Some Operational Improvement in 3Q17

Although 3Q17 headline earnings improved 7% qoq, this would have been closer to a 3% gain after stripping off a RM13.8m gain from its interest-rate swap. The gain helped to reduce interest charges in 3Q17, which fell 66% qoq. We expect interest expense to normalise to the c. RM30m/quarter range in 4Q17. Operationally, service revenue improved 1.6% qoq in 3Q17 after 2 consecutive quarters of contraction. Both prepaid and postpaid revenues increased in 3Q17, lifted by the contribution from internet revenue. However, voice revenue for both remained on the decline.

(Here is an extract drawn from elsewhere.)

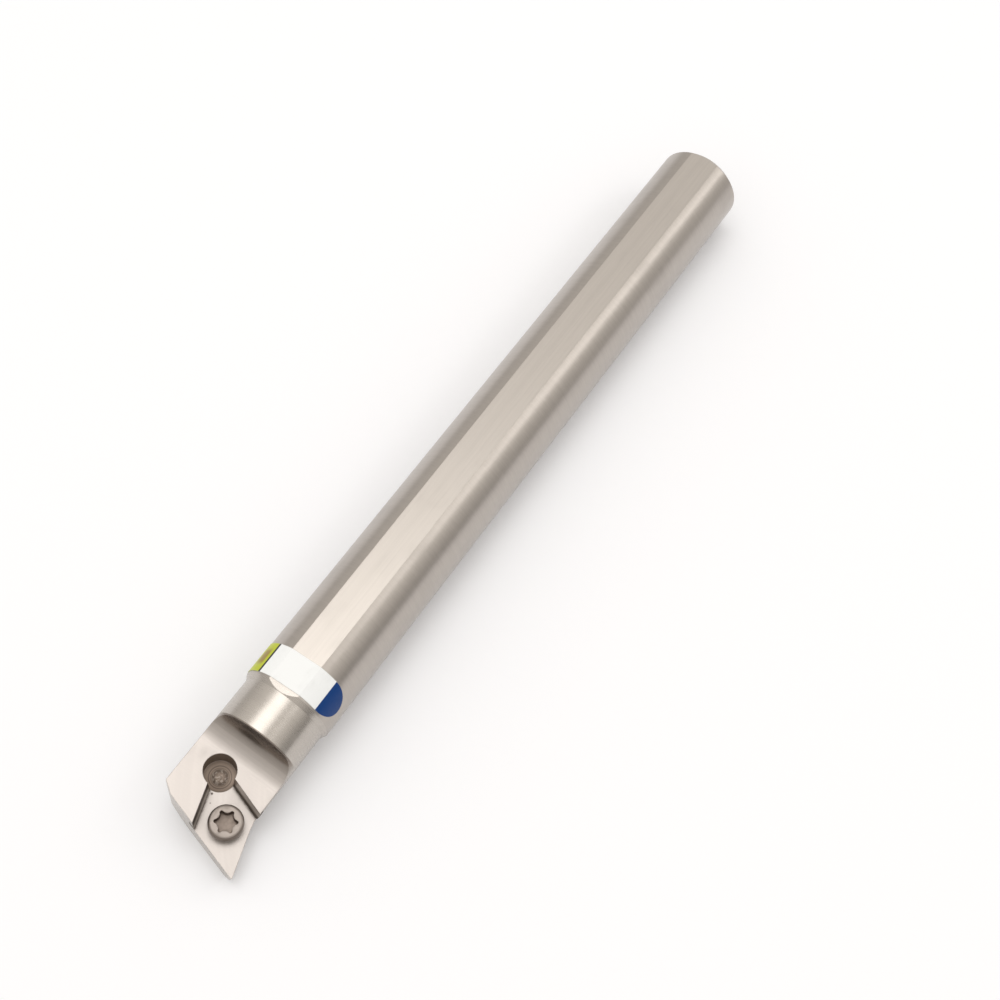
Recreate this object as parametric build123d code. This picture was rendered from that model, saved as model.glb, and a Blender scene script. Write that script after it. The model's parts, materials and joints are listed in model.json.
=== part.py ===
from build123d import *

import os
from math import cos, radians, sin, sqrt, tan

# Boring bar for internal turning, right hand, with a screw-down pocket for a 55 degree insert.
# Lengths are in millimetres and angles in degrees.
# +X runs along the shank to the head, +Y is the cutting side and +Z is up.
# The origin is the centre of the shank's rear face.

# ---- Insert that the pocket is made for ----
tool_length = 160.0            # rear face to the insert's nose, along X
nose_offset = 11.0             # shank axis to the insert's nose, along Y
radial_rake = 8.0              # slope of the pocket floor, down towards the nose
insert_angle = 55.0            # between the two cutting edges
insert_circle = 9.525          # circle that touches all four edges
insert_thickness = 3.97
insert_clearance = 7.0         # lean of the insert's flanks
nose_radius = 0.4
front_edge_lean = 17.5         # front cutting edge, off square to the axis

# ---- Shank and neck ----
shank_diameter = 16.0
flat_depth = 0.5               # shank's round to each flat
rear_chamfer = 1.0
neck_length = 27.25            # shoulder to the insert's nose, along X
neck_step = 0.55               # shank's skin to the neck's skin
shoulder_slope = 30.0          # cone between shank and neck

# ---- Head ----
bore_minimum = 20.0            # smallest bore that the head can enter
swing_clearance = 0.4          # head to the wall of that bore
swell_slope = 42.0             # how steeply the head swells out of the neck
swell_toe_radius = 4.0         # hollow curve where the swelling starts
swell_brow_radius = 3.0        # round where it reaches full size
swell_sunk = 0.1               # start of the swelling, under the neck's skin
side_setback = 0.46            # cutting-side flank behind the insert's lower edge
side_relief = 7.0              # lean of that flank
side_runout_radius = 10.0      # hollow curve where that flank runs into the neck
front_setback = 0.23           # front flank behind the insert's lower corner, along X
front_lean = 16.0              # front flank, off square to the axis
corner_start = 5.35            # axis to where the front flank turns back
corner_lean = 34.0             # the turned-back stretch, off square to the axis
tip_radius = 0.2               # round between the side flank and the front flank

# ---- Pocket and gullet ----
insert_proud = 0.67            # insert's top above the metal round the pocket
gullet_length = 19.3           # gullet's rear wall to the insert's nose, along X
gullet_radius = 4.5
relief_hole_diameter = 5.3
relief_hole_inset = 2.52       # pocket's rear corner to the hole's centre
relief_hole_extra = 1.0        # depth below the pocket floor
relief_hole_slope = 15.0       # slope of the hole's conical bottom

# ---- Clamp screw and its hole ----
thread_diameter = 4.0
thread_clearance = 0.05        # screw to hole, all round
hole_mouth_chamfer = 0.15
screw_head_diameter = 5.6
screw_cone_angle = 60.0        # whole angle under the head
screw_seat_gap = 0.03          # cone to the hole's mouth
screw_rim_height = 0.9         # from the cone to the head's top
screw_crown_radius = 0.55      # round between the rim and the head's top
screw_thread_length = 4.1      # below the pocket floor
screw_end_chamfer = 0.35
lobe_count = 6
lobe_diameter = 3.75           # recess, across the lobes
valley_diameter = 2.70         # recess, across the valleys between them
lobe_radius = 0.3
recess_depth = 1.45
recess_mouth_diameter = 2.95   # bevel on the teeth between the lobes
recess_mouth_slope = 30.0      # that bevel, off the head's top
recess_turn = 2.0              # turn of the recess about the screw's axis

# ---- Label ----
label_thickness = 0.08
label_gap = 0.3                # label to shoulder
label_width = 5.65             # along X
label_straight = 45.0          # from the top round to its end on the cutting side
label_far_straight = 72.0      # from the top round to its end on the other side
label_end_arc = 30.6           # further round to the tip of each rounded end

# ---- Worked out from the sizes above ----
margin = 5.0                   # how far a cutting shape reaches past the metal
shank_radius = shank_diameter / 2
neck_radius = shank_radius - neck_step
flat_height = shank_radius - flat_depth
shoulder_start = tool_length - neck_length
shoulder_end = shoulder_start + (shank_radius - neck_radius) / tan(radians(shoulder_slope))
gullet_wall = tool_length - gullet_length
swing_centre = nose_offset - bore_minimum / 2
swing_radius = bore_minimum / 2 - swing_clearance
thread_radius = thread_diameter / 2

# The seat plane holds the insert's top face. Seen in this plane, the first direction runs
# along the bar, the second towards the cutting side, and the height points out of the
# pocket. The insert's nose lies at (tool_length, 0).
seat = Plane(
    origin=(0, nose_offset, 0),
    x_dir=(1, 0, 0),
    z_dir=(0, sin(radians(radial_rake)), cos(radians(radial_rake))),
)
floor = seat.offset(-insert_thickness)
axis_across = -nose_offset * cos(radians(radial_rake))
axis_height = -nose_offset * sin(radians(radial_rake))


def heading(degrees):
    """Unit vector in the seat plane, turned from the bar's direction."""
    return Vector(cos(radians(degrees)), sin(radians(degrees)))


# Directions from the insert's sharp nose corner: along its edges, and midway between them.
front_edge = heading(270 - front_edge_lean)
middle = heading(270 - front_edge_lean - insert_angle / 2)
side_edge = heading(270 - front_edge_lean - insert_angle)
side_inward = heading(360 - front_edge_lean - insert_angle)
half_corner = sin(radians(insert_angle / 2))
nose_centre = Vector(tool_length - nose_radius, -nose_radius)
nose_corner = nose_centre - middle * (nose_radius / half_corner)
insert_centre = nose_corner + middle * (insert_circle / 2 / half_corner)
rear_corner = nose_corner + middle * (insert_circle / half_corner)
flank_inset = insert_thickness * tan(radians(insert_clearance))
lower_corner = nose_corner + middle * (flank_inset / half_corner)


def turned(points, radii):
    """Solid of revolution about Z. The points are (radius, height), with a round at each."""
    return revolve(Plane.XZ * make_face(FilletPolyline(*points, radius=radii, close=True)), Axis.Z)


def turned_blank():
    """Shank, shoulder and neck as they come off the lathe."""
    profile = Polyline(
        (0, 0),
        (0, shank_radius - rear_chamfer),
        (rear_chamfer, shank_radius),
        (shoulder_start, shank_radius),
        (shoulder_end, neck_radius),
        (tool_length, neck_radius),
        (tool_length, 0),
        close=True,
    )
    return revolve(make_face(profile), Axis.X)


def swing_envelope(toe):
    """Turned shape that keeps the head inside its smallest bore. It swells out at the toe."""
    start_radius = neck_radius - swing_centre - swell_sunk
    brow = toe + (swing_radius - start_radius) / tan(radians(swell_slope))
    profile = FilletPolyline(
        (toe - margin, swing_centre),
        (toe - margin, swing_centre + start_radius),
        (toe, swing_centre + start_radius),
        (brow, swing_centre + swing_radius),
        (tool_length + margin, swing_centre + swing_radius),
        (tool_length + margin, swing_centre),
        radius=[0, 0, swell_toe_radius, swell_brow_radius, 0, 0],
        close=True,
    )
    return revolve(make_face(profile), Axis((0, swing_centre, 0), (1, 0, 0)))


def swelling():
    """The part of the head that stands out of the neck and carries the insert's nose."""
    floor_drop = axis_height + insert_thickness
    neck_side = axis_across + sqrt(neck_radius**2 - floor_drop**2)
    flank_point = nose_corner + side_inward * (flank_inset + side_setback)
    meet = flank_point + side_edge * ((neck_side - flank_point.Y) / side_edge.Y)
    ahead = meet - side_edge * bore_minimum
    outline = FilletPolyline(
        (meet.X - margin, axis_across),
        (meet.X - margin, neck_side),
        (meet.X, neck_side),
        (ahead.X, ahead.Y),
        (ahead.X, axis_across),
        radius=[0, 0, side_runout_radius, 0, 0],
        close=True,
    )
    flanked = extrude(floor * make_face(outline), amount=-neck_radius, taper=side_relief)
    return flanked & swing_envelope(meet.X - swell_sunk)


def flats():
    """The two cuts that leave the shank's flats, one above and one below."""
    cut = Box(
        tool_length + 2 * margin,
        2 * bore_minimum,
        margin,
        align=(Align.MIN, Align.CENTER, Align.MIN),
    )
    above = Pos(-margin, 0, flat_height) * cut
    return above + mirror(above, Plane.XY)


def front_cut():
    """Everything ahead of the front flank and of its turned-back stretch."""
    bend_across = axis_across - corner_start
    crossing = lower_corner - Vector(front_setback, 0)
    bend_along = crossing.X - (crossing.Y - bend_across) * tan(radians(front_lean))
    top = Vector(crossing.X + (margin - crossing.Y) * tan(radians(front_lean)), margin)
    foot = Vector(bend_along - shank_diameter * tan(radians(corner_lean)), bend_across - shank_diameter)
    outline = Polyline(
        (foot.X, foot.Y),
        (bend_along, bend_across),
        (top.X, top.Y),
        (tool_length + margin, top.Y),
        (tool_length + margin, foot.Y),
        close=True,
    )
    return extrude(seat * make_face(outline), amount=bore_minimum, both=True)


def gullet():
    """Milled step ahead of the neck: a square rear wall, a hollow corner and the head's flat."""
    across = Plane(origin=seat.origin, x_dir=seat.x_dir, z_dir=-seat.y_dir)
    outline = FilletPolyline(
        (gullet_wall, shank_diameter),
        (gullet_wall, -insert_proud),
        (tool_length + margin, -insert_proud),
        (tool_length + margin, shank_diameter),
        radius=[0, gullet_radius, 0, 0],
        close=True,
    )
    return extrude(across * make_face(outline), amount=2 * bore_minimum, both=True)


def pocket():
    """Space that the insert fills. Its two walls lean as the insert's flanks do."""
    reach = 2 * bore_minimum
    outline = Polyline(
        rear_corner,
        rear_corner - front_edge * reach,
        rear_corner - (front_edge + side_edge) * reach,
        rear_corner - side_edge * reach,
        close=True,
    )
    return extrude(seat * make_face(outline), amount=-insert_thickness, taper=insert_clearance)


def relief_hole():
    """Drilled hole that takes away the pocket's rear corner."""
    centre = rear_corner - middle * relief_hole_inset
    radius = relief_hole_diameter / 2
    shape = turned(
        [
            (0, -relief_hole_extra - radius * tan(radians(relief_hole_slope))),
            (radius, -relief_hole_extra),
            (radius, insert_thickness + margin),
            (0, insert_thickness + margin),
        ],
        0,
    )
    return floor.location * Pos(centre.X, centre.Y) * shape


def screw_place():
    """Where the clamp screw's axis leaves the pocket floor."""
    return floor.location * Pos(insert_centre.X, insert_centre.Y)


def screw_hole():
    """Tapped hole for the clamp screw, through to the underside."""
    shape = turned(
        [
            (0, -2 * neck_radius),
            (thread_radius, -2 * neck_radius),
            (thread_radius, -hole_mouth_chamfer),
            (thread_radius + hole_mouth_chamfer, 0),
            (thread_radius + hole_mouth_chamfer, margin),
            (0, margin),
        ],
        0,
    )
    return screw_place() * shape


def boring_bar():
    """The bar, one piece of steel."""
    body = turned_blank() + swelling()
    body -= flats()
    body -= front_cut()
    body = fillet(body.edges().sort_by(Axis.Y)[-1], tip_radius)
    body -= gullet()
    body -= pocket()
    body -= relief_hole()
    body -= screw_hole()
    return body


def six_lobe(depth):
    """Drive recess: six lobes and six valleys, each an arc, sunk from the plane z = 0."""
    valley = valley_diameter / 2
    lobe_middle = lobe_diameter / 2 - lobe_radius
    step = 360 / lobe_count
    lean = cos(radians(step / 2))
    valley_radius = (lobe_radius**2 - lobe_middle**2 - valley**2 + 2 * lobe_middle * valley * lean) / (
        2 * (valley - lobe_middle * lean - lobe_radius)
    )
    valley_middle = valley + valley_radius
    share = lobe_radius / (lobe_radius + valley_radius)
    outline = []
    for index in range(lobe_count):
        turn = index * step + recess_turn
        lobe_point = heading(turn) * lobe_middle
        before = lobe_point + (heading(turn - step / 2) * valley_middle - lobe_point) * share
        after = lobe_point + (heading(turn + step / 2) * valley_middle - lobe_point) * share
        following = heading(turn + step) * lobe_middle
        entry = following + (heading(turn + step / 2) * valley_middle - following) * share
        outline.append(ThreePointArc(before, heading(turn) * (lobe_diameter / 2), after))
        outline.append(ThreePointArc(after, heading(turn + step / 2) * valley, entry))
    return extrude(make_face(outline), amount=-depth)


def clamp_screw():
    """Countersunk screw, seated with its cone on the mouth of its hole."""
    slope = tan(radians(screw_cone_angle / 2))
    head_radius = screw_head_diameter / 2
    shaft_radius = thread_radius - thread_clearance
    cone_start = -hole_mouth_chamfer - (thread_clearance - screw_seat_gap) / slope
    cone_end = cone_start + (head_radius - shaft_radius) / slope
    top = cone_end + screw_rim_height
    body = turned(
        [
            (0, -screw_thread_length),
            (shaft_radius - screw_end_chamfer, -screw_thread_length),
            (shaft_radius, -screw_thread_length + screw_end_chamfer),
            (shaft_radius, cone_start),
            (head_radius, cone_end),
            (head_radius, top),
            (0, top),
        ],
        [0, 0, 0, 0, 0, screw_crown_radius, 0],
    )
    mouth = recess_mouth_diameter / 2
    bevel = turned([(0, -mouth * tan(radians(recess_mouth_slope))), (mouth, 0), (0, 0)], 0)
    body -= Pos(0, 0, top) * six_lobe(recess_depth)
    body -= Pos(0, 0, top) * bevel
    return screw_place() * body


def shank_skin(thickness):
    """A length of shank with its two flats, thickened all round."""
    bar = Rot(0, 90, 0) * Cylinder(shank_radius + thickness, label_width)
    return bar & Box(label_width, 2 * shank_diameter, 2 * (flat_height + thickness))


def label():
    """Thin film over the top flat, with a rounded end wrapped round each side."""
    middle_along = shoulder_start - label_gap - label_width / 2
    near_corner = heading(90 - label_straight) * (2 * shank_diameter)
    far_corner = heading(90 + label_far_straight) * (2 * shank_diameter)
    band = make_face(Polyline((0, 0), near_corner, far_corner, close=True))
    band = extrude(Plane.YZ * band, amount=label_width, both=True)
    reach = shank_radius * sin(radians(label_end_arc))
    rounded = extrude(make_face(Ellipse(label_width / 2, reach).edges()), amount=shank_diameter)
    shape = band + Rot(-label_straight, 0, 0) * rounded + Rot(label_far_straight, 0, 0) * rounded
    film = shank_skin(label_thickness) - shank_skin(0)
    return Pos(middle_along, 0, 0) * (film & shape)


os.makedirs("parts", exist_ok=True)
export_step(boring_bar(), "parts/boring_bar.step")
export_step(clamp_screw(), "parts/clamp_screw.step")
export_step(label(), "parts/label.step")
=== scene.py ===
import json
import math

import bmesh
import bpy
from bpy.props import FloatProperty, FloatVectorProperty, PointerProperty
from mathutils import Matrix, Quaternion, Vector


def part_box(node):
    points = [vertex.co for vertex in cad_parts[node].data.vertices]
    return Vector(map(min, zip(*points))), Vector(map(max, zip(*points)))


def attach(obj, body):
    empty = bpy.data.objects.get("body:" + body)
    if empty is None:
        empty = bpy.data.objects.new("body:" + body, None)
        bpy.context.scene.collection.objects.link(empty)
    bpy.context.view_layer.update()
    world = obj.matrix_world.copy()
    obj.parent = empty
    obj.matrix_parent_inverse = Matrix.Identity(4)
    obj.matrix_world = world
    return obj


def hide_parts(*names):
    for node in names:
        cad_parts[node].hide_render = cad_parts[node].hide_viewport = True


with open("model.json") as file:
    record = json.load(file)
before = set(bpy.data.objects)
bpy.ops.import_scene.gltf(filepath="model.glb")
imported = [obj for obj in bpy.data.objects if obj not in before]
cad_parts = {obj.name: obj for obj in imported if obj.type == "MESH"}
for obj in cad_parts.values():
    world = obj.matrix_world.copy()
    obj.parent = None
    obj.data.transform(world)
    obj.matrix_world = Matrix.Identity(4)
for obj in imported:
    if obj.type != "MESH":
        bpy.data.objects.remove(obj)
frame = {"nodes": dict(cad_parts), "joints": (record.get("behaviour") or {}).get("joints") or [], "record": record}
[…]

Maintain HOLD and Unchanged TP of RM4.74

No changes to our forecast. We maintain our Hold rating and an unchanged DCF-derived 12-month TP of RM4.74; given its dividend yield, Digi is still the most appealing company within the sector. Management guided that net debt/EBITDA levels should remain below 1x (currently at 0.7x) but should rise to <2x over the next 3 years with the additional payment for the upcoming 700Mhz spectrum due in 2018. We do not foresee any negative impact on dividends arising from this. Key downside risks include irrational competition, while upside risks include a higher-than-expected dividend payout.